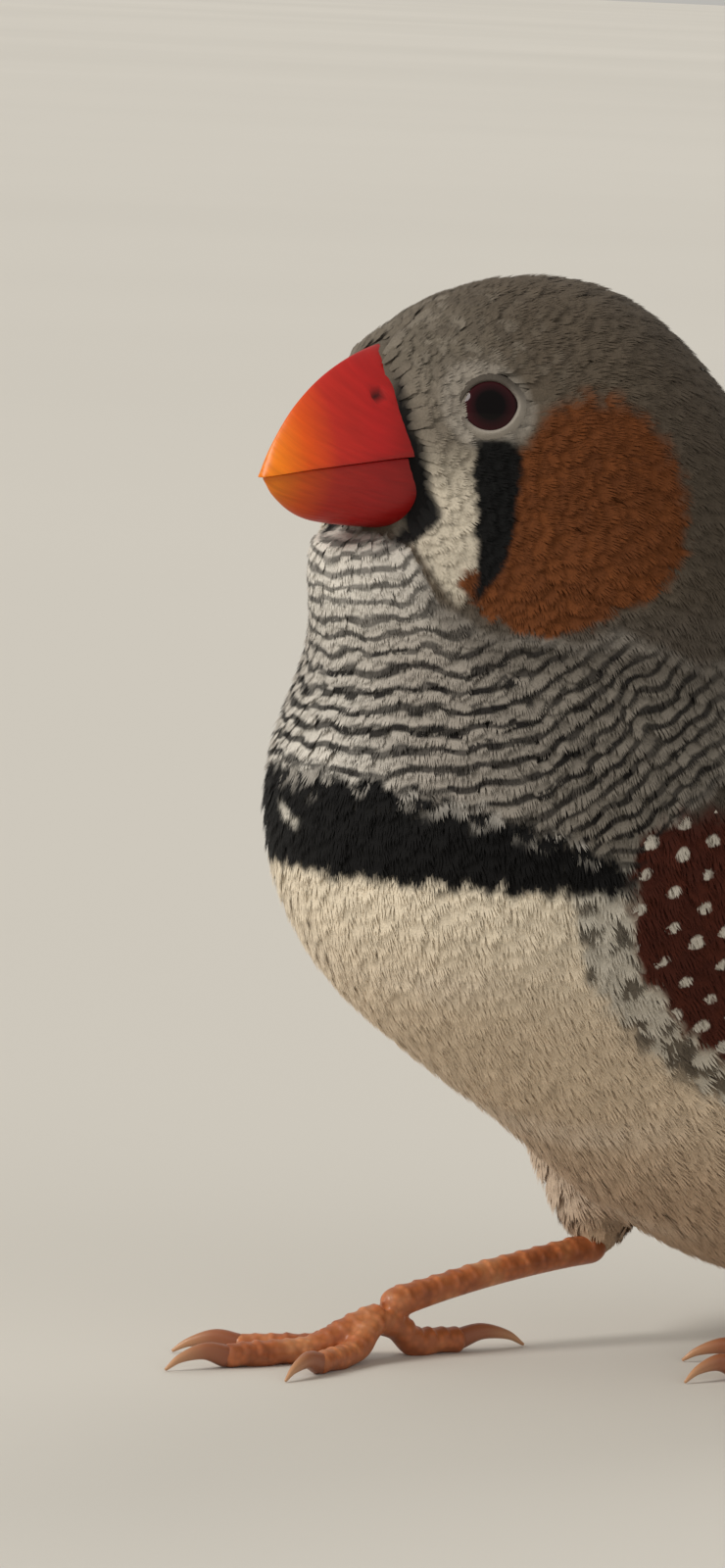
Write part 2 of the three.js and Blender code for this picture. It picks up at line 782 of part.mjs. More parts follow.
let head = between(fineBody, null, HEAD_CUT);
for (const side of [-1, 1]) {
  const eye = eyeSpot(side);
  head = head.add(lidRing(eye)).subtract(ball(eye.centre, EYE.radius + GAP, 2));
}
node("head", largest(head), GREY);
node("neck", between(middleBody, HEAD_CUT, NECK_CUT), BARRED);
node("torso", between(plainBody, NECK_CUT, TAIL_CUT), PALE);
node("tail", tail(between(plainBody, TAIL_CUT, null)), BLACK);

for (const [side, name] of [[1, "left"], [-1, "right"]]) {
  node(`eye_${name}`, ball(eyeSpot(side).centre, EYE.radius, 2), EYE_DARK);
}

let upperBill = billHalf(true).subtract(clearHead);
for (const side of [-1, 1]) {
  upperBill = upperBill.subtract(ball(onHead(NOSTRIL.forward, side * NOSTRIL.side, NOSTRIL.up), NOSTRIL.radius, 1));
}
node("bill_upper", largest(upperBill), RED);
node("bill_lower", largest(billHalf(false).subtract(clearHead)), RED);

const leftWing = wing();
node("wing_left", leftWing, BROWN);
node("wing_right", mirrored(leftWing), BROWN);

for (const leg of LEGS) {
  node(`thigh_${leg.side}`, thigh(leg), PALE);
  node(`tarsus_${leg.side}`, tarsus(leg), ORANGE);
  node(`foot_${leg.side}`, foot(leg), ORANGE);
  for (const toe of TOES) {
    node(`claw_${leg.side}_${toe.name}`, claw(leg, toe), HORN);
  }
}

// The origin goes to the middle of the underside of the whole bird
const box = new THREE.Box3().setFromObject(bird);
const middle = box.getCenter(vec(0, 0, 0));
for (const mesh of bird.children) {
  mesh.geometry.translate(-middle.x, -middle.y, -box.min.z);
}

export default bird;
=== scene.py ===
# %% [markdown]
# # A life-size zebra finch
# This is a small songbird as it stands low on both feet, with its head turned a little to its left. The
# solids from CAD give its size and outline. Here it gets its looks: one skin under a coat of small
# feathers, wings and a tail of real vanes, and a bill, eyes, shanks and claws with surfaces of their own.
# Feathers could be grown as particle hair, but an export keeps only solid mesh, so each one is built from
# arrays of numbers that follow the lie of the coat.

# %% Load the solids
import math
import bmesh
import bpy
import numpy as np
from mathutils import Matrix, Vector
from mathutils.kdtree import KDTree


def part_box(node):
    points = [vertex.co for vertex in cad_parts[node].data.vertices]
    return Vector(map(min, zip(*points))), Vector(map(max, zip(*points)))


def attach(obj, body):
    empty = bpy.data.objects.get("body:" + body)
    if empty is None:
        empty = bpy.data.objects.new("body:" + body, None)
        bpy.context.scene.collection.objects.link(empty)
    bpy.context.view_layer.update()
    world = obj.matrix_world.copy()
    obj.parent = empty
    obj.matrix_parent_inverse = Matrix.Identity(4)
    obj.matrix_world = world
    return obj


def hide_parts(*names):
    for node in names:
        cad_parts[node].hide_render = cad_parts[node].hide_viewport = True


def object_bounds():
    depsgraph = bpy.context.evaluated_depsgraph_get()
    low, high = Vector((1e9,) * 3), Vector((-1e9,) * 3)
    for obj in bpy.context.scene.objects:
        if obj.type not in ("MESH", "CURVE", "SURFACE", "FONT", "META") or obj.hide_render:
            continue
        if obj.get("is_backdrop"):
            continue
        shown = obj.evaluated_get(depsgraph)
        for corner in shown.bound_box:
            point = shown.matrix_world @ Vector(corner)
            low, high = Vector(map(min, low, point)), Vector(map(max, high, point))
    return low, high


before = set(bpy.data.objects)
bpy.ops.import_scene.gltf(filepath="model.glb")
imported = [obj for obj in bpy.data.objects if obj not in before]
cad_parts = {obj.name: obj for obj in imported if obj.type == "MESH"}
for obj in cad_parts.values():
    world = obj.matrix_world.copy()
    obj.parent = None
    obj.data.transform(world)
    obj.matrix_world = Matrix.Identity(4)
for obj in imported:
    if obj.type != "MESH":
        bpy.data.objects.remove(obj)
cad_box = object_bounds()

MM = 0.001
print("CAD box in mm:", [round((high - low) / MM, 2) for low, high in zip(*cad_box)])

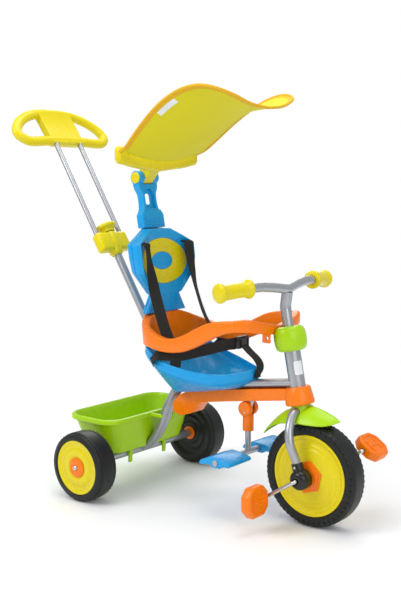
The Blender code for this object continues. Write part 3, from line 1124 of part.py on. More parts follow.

_ _ _

Aim of the task:
Repeat exactly, and only, the lines from the one containing "the whole bird" through the one containing "point = shown.matrix_world", both included.

Result for this exercise:
// The origin goes to the middle of the underside of the whole bird
const box = new THREE.Box3().setFromObject(bird);
const middle = box.getCenter(vec(0, 0, 0));
for (const mesh of bird.children) {
  mesh.geometry.translate(-middle.x, -middle.y, -box.min.z);
}

export default bird;
=== scene.py ===
# %% [markdown]
# # A life-size zebra finch
# This is a small songbird as it stands low on both feet, with its head turned a little to its left. The
# solids from CAD give its size and outline. Here it gets its looks: one skin under a coat of small
# feathers, wings and a tail of real vanes, and a bill, eyes, shanks and claws with surfaces of their own.
# Feathers could be grown as particle hair, but an export keeps only solid mesh, so each one is built from
# arrays of numbers that follow the lie of the coat.

# %% Load the solids
import math
import bmesh
import bpy
import numpy as np
from mathutils import Matrix, Vector
from mathutils.kdtree import KDTree


def part_box(node):
    points = [vertex.co for vertex in cad_parts[node].data.vertices]
    return Vector(map(min, zip(*points))), Vector(map(max, zip(*points)))


def attach(obj, body):
    empty = bpy.data.objects.get("body:" + body)
    if empty is None:
        empty = bpy.data.objects.new("body:" + body, None)
        bpy.context.scene.collection.objects.link(empty)
    bpy.context.view_layer.update()
    world = obj.matrix_world.copy()
    obj.parent = empty
    obj.matrix_parent_inverse = Matrix.Identity(4)
    obj.matrix_world = world
    return obj


def hide_parts(*names):
    for node in names:
        cad_parts[node].hide_render = cad_parts[node].hide_viewport = True


def object_bounds():
    depsgraph = bpy.context.evaluated_depsgraph_get()
    low, high = Vector((1e9,) * 3), Vector((-1e9,) * 3)
    for obj in bpy.context.scene.objects:
        if obj.type not in ("MESH", "CURVE", "SURFACE", "FONT", "META") or obj.hide_render:
            continue
        if obj.get("is_backdrop"):
            continue
        shown = obj.evaluated_get(depsgraph)
        for corner in shown.bound_box:
            point = shown.matrix_world @ Vector(corner)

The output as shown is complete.